【昔から事故だらけの原発 1976年~の事故】
「原発の段階的廃止」を日弁連が提言へ


日本弁護士連合会は、来月6日、岐阜市での人権擁護大会で採択予定の「エネルギー政策の転換を求める決議」案の中で、「原発の段階的廃止」を提言する方針を決めた。昨年9月の茨城県東海村での臨界事故や、ドイツの原発廃止決定などの国際的潮流を背景に、日弁連として初めて「脱原発」を掲げ、その道筋を具体的に示す政策提言をすることになった。

「原子力偏重から脱原発へ」との副題が付いた同決議案は公害対策・環境保全委員会(藤原猛爾委員長)のメンバーらを中心に、欧米への海外視察を繰り返しながら準備された。決議案では(1)既存原発の段階的廃止と新増設の停止(2)使用済み燃料の再処理の中止(3)高レベル放射性廃棄物の地層処分凍結などを提言する。

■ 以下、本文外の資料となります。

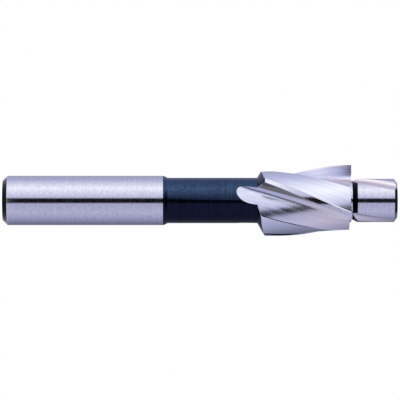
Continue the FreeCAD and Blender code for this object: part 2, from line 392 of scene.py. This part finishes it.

日弁連は「地球環境保全の立場」からプルトニウム利用などに対してはこれまでも批判してきたが、原発の是非については、会内合意の形成が難しく、明確な主張は避けてきた。しかし今回は相次ぐ事故などで、原発問題にかかわってこなかった弁護士からも「脱原発」の明確化に積極的な提案が出た。採択されれば、政府や電力業界には「新たな逆風の1つ」になりそうだ。